Common Good Books is for sale
“Common Good Books is now available for sale,” read the subject header on Wednesday’s email. Not quite the fanfare of 2012’s opening at Grand and Snelling in the heart of the Macalester College community. Originally located (for six years) at the corner of Selby and Western, below Nina’s Coffee Café, Common Good had relocated to a space with more room, more light and more students.
In a statement released on Wednesday, Keillor said, “I opened Common Good Books because I loved the bookstores I knew around the U, Perrine’s and McCosh’s and Heddan’s and Savran’s. And now I’m leaving town and am busy writing a book of my own so it’s time to turn over the business to someone else. The world is full of wonderful independent bookstores and needs every one.”
By “leaving town,” Keillor apparently means St. Paul. The Star Tribune reported that Keillor and his wife have moved to Minneapolis.
The creator and former star of “A Prairie Home Companion” has been mostly out of the public eye since November 2017, when MPR and parent company American Public Media Group cut their business ties with him as they investigated a report alleging inappropriate workplace behavior. Late last year, Keillor performed several sold-out shows at Crooners in Fridley with former APHC pianist and music director Rich Dworsky.
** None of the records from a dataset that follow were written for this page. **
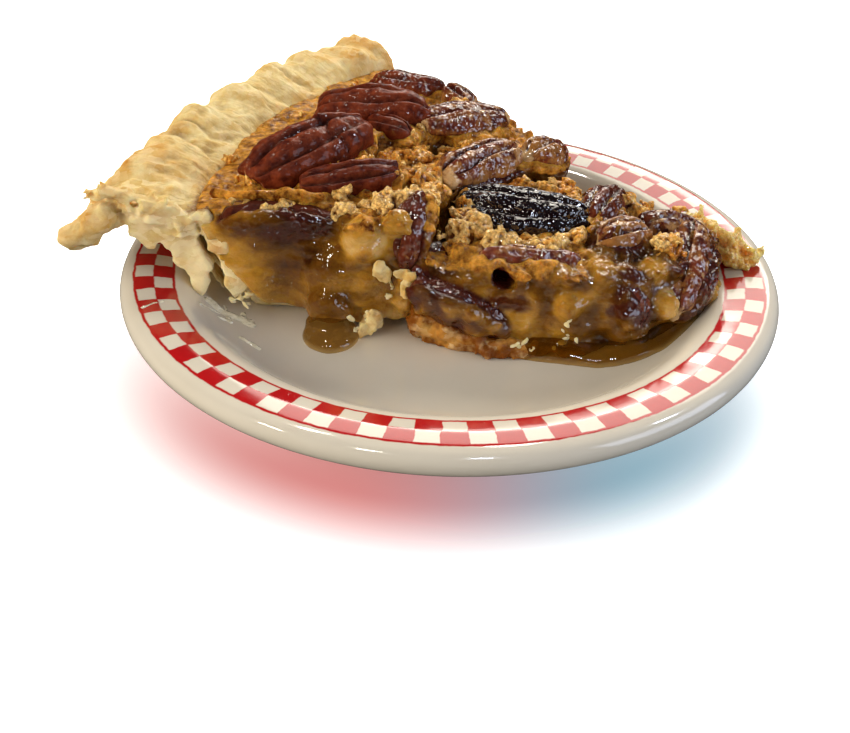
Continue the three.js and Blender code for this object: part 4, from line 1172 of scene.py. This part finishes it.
def above_plate(field, gap):
    """Cuts away what would lie in the plate."""
    part, (x, y, z) = field.whole()
    field.cut(part, z - FLOOR_TOP - gap - plate_rise(x, y), 0.3)


def sticks_up(field, x, y):
    """Height of the top of the field at a place in plan."""
    i, j = (int(round(v / field.voxel)) - field.first[k] for k, v in enumerate((x, y)))
    inside = np.nonzero(field.dist[i, j] < 0)[0]
    return (field.first[2] + inside.max()) * field.voxel if len(inside) else FLOOR_TOP


def strand(field, points, radius, blend=0.6, flat=1.0):
    """Joins a rounded run along a line of points; flat below 1 presses it down."""
    line = np.array(points, float)
    low, high = line.min(0) - radius - 3, line.max(0) + radius + 3
    part, (x, y, z) = field.window(low, high)
    best = None
    for a, b in zip(line[:-1], line[1:]):
        run = b - a
        t = ((x - a[0]) * run[0] + (y - a[1]) * run[1] + (z - a[2]) * run[2]) / (run @ run)
        t = np.clip(t, 0, 1)
        gap = np.sqrt(
            (x - a[0] - t * run[0]) ** 2 + (y - a[1] - t * run[1]) ** 2
            + ((z - a[2] - t * run[2]) / flat) ** 2
        ) - radius
        best = gap if best is None else np.minimum(best, gap)
    field.join(part, best, blend)


BACK_NUTS = (
    "top_large", "top_low", "top_back", "top_far", "top_small", "top_glossy", "far_stub", "ridge",
    "ridge_end", "break_top", "break_low", "near_cut",
)
TIP_NUTS = (
    "dark", "tip_upright", "tip_pale", "tip_back", "tip_nose", "front_strip", "front_shelf", "front_right",
)


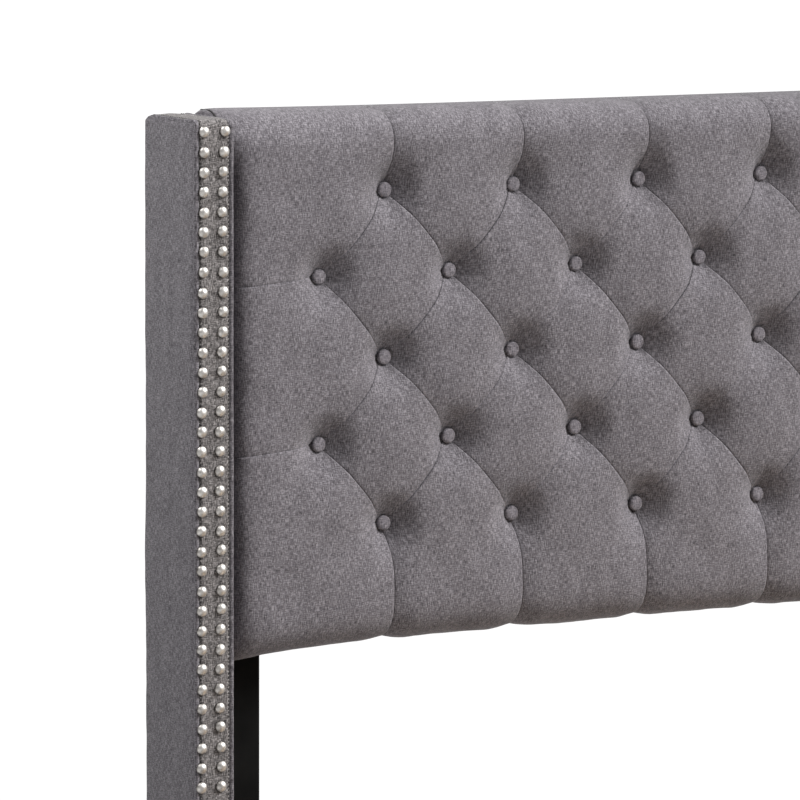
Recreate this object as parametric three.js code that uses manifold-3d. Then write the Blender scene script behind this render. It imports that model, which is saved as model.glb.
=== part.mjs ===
// Queen-size bed with a diamond-tufted, winged headboard, upholstered rails and a slatted base.
// Millimetres. X runs across the bed, +Y points to the head end and +Z up.
// The origin is on the floor, under the middle of the bed.

import * as THREE from 'three';
import { mergeVertices } from 'three/addons/utils/BufferGeometryUtils.js';
import Module from 'manifold-3d';

const wasm = await Module();
wasm.setup();

// ---- Driving dimensions -------------------------------------------------------------------------

const GAP = 0.3; // air between touching pieces
const OVERCUT = 1; // how far a cutter passes the face it opens
const OVERLAP = 1; // how far two joined shapes run into each other

const COLUMN_PITCH = 162; // between neighbouring buttons of one row
const ROW_PITCH = 91; // between rows
const ROWS = 5;
const LONG_ROW_BUTTONS = 9; // rows 2 and 4; the other rows have one button fewer
const END_TO_BUTTON = 130; // from a wing's inner face to the first button of a long row
const FIRST_ROW_DROP = 84.5; // from the wing top down to row 1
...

Friday at the Turf Club: Button Poetry. Button’s first-ever show at the Turf Club features sets from Bernard Ferguson, Neil Hilborn and Lydia Liza. Ferguson is a Bahamian poet living in New York; he is a 2017 Pushcart Prize nominee and has published in the Best New Poets 2017, among other anthologies and journals. Liza is a singer/songwriter/guitar player/former Bomba de Luz member who has shared the stage with the Goo Goo Dolls, Atmosphere, Dessa, Chastity Brown and others. Hilborn is a College National Poetry Slam champion and cofounder of the Macalester literary magazine Thistle. His first full-length book, “Our Numbered Days,” is available now. 8 p.m. doors, 8:30 p.m. show time. 21+; ID required. FMI. Tickets $15 advance, $17 day of show.
Opens Friday at the Gremlin Theatre: “The Father.” Translated by Christopher Hampton, French playwright and novelist Florian Zeller’s award-winning play has been described as “a savagely honest study of dementia” (Guardian). We see the world through the eyes of André (the marvelous Craig Johnson), an old man, but still a man of his own mind, whose signposts are disappearing. Ellen Fenster directs. With Miriam Schwartz, Peter Christian Hansen, Olivia Wilusz, Matt Wall and Emily Grodzik. 7:30 p.m. FMI and tickets ($28; under 30, pay half your age). Runs Thursdays–Saturdays through Jan. 27.
Friday through Sunday at Saint Paul RiverCentre: Land O’Lakes Kennel Club All-Breed Dog Show. If all dogs belong to a single species, why don’t they all look like dingoes? You might ponder this great mystery as you stroll this year’s Land O’Lakes show, where 103 breeds including (new this year) the Azawakh, a tall, elegant West African sighthound, will compete for awards. Meet the breeds (and the breeders), watch dogs compete for Best in Show, take a tour and buy treats for your pup at the market. 8 a.m. until 4–6 p.m. (end times vary). FMI and ticket prices ($9 adults).
Starts Sunday at the Trylon: Dennis Hopper: American Nightmare. We have always thought Hopper was a singularly scary dude. Not in his early days, maybe, but starting in the 1970s for sure. For all of January, on Sundays through Tuesdays, the Trylon will feature Hopper in some of his darkest roles: as Kansas in “The Last Movie,” which Hopper also directed (starts Sunday, Jan. 6), Father in Francis Ford Coppola’s “Rumble Fish” (Jan. 13), criminal Tom Ripley in Wim Wenders’ “The American Friend” (Jan. 20), psycho Frank Booth in David Lynch’s “Blue Velvet” (Jan. 27) and Clifford Worley in Tony Scott’s “True Romance” (also Jan. 27). FMI including trailers, times and tickets ($8).